In September 1922, workers building a brickyard excavated a ceramic container concealing a silver vase filled with a treasure. Ernest Babelon, director of the Mint, Medal and Antiques Section at the French National Library, attempted to purchase the treasure, which was prevented by his premature death in 1924. At the time, the Beaurains treasure was already mostly dispersed. During the night that followed the discovery, several artifacts vanished; some of them miraculously re-appeared after a virulent preach by the parish priest. The remaining artifacts were tedioudly shared between the discoverers and the plot's owner, Jeanne Wartel. The town of Arras purcahsed several artifacts in 1927, while the French National Library could acquire a few more from the collection of Charle de Besistegui, who had purchased them; legally, in the 1920s. The other artifacts are located in New York, London, Milan, Brussels, Oxford, Hanover...
In the late 1920s, Jeanne Wartel sold most of her part of the treasure to the numismatist Émile Bourgey. This included five golden medallions minted in Trier between 294 and 304, portraying Tetrarchs Constantius I Chlorus, Galerius, Maximian and Diocletian, represented with breastplate and arms. In 2017, Bourgey's granddaughter, Sabine Vourgey, required an exportation certificte for the five medallions. Frédérique Durey, director of the Mint, Medal and Antiques Section at the French National Library, immediatly initiated a procedure of registration as National Treasure. On 20 June 2017, the Consultative Commission of National Treasures recognized the intrinsec value of the medallions and their historical significance regarding the Tetrarchy period. Bourgey appealed to the rejection of the exportation certificate on 21 September 2017, an appeal which was eventually rejected in February 2020. However, the French National Library was legally bound to acquire the medallions within 30 months after notification to the owner, here 21 September 2017; this left only one month to the French National Libraty to complete the sale. Lacking the required 2.8 million euro, the French National Library set up a corporate sponsorship with the Banque de France, which was signed on 17 March, four days before the deadline.

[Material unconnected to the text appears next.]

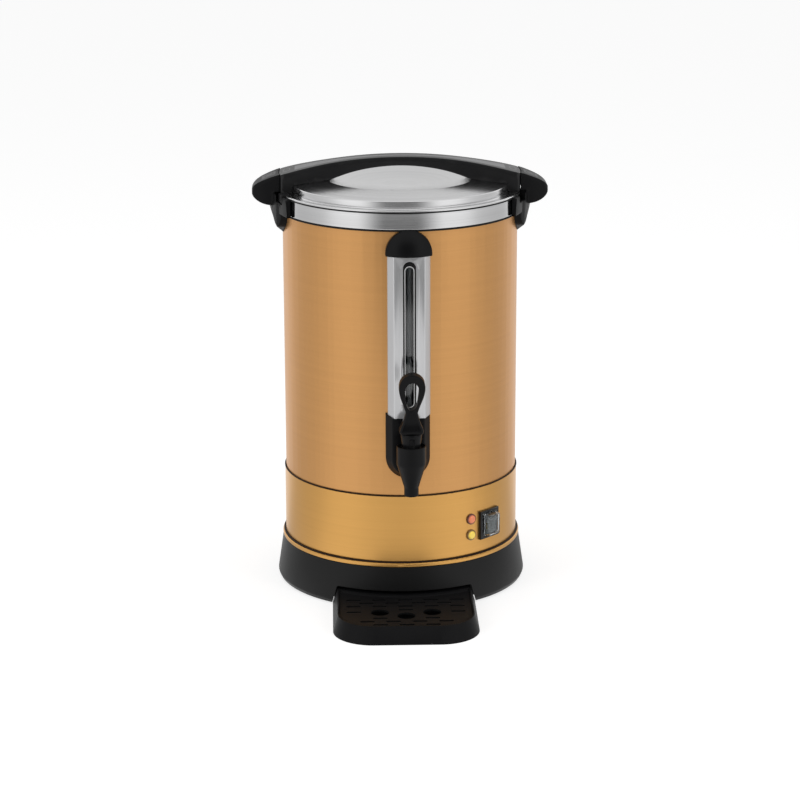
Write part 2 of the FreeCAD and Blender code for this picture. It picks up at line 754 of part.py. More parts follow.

Sabine Bourgey, fortunately, did not appeal at the Court of Cassation; the medallions were tansfered on 28 July 2020, under strong police protection, to the vault of the French National Library.
[La Gazette Drouot, 28 January 2021]
The Beaurains Treasure was reconstituted by P. Bastien and C. Metzger, who analyzed all available records of the treasure, including photos and written documents in public and private collections.T his Herculan task allowed them to reconstitute 70% of the original treasure.
The coins' census established by P. Bastien includes 472 items, mostly old coins dating to the Pax Romana period, from Vitellius (r. 9 months in 69) to Commodus (r. 176-192), and, most important, golden coins and medallions from the Tetrarchy period (293-307). The treasure's masterpiece is a 10 aurei (52.88 g) medallion commeorating the entrance of Constantius Chlorus in London after the submission of Allectus.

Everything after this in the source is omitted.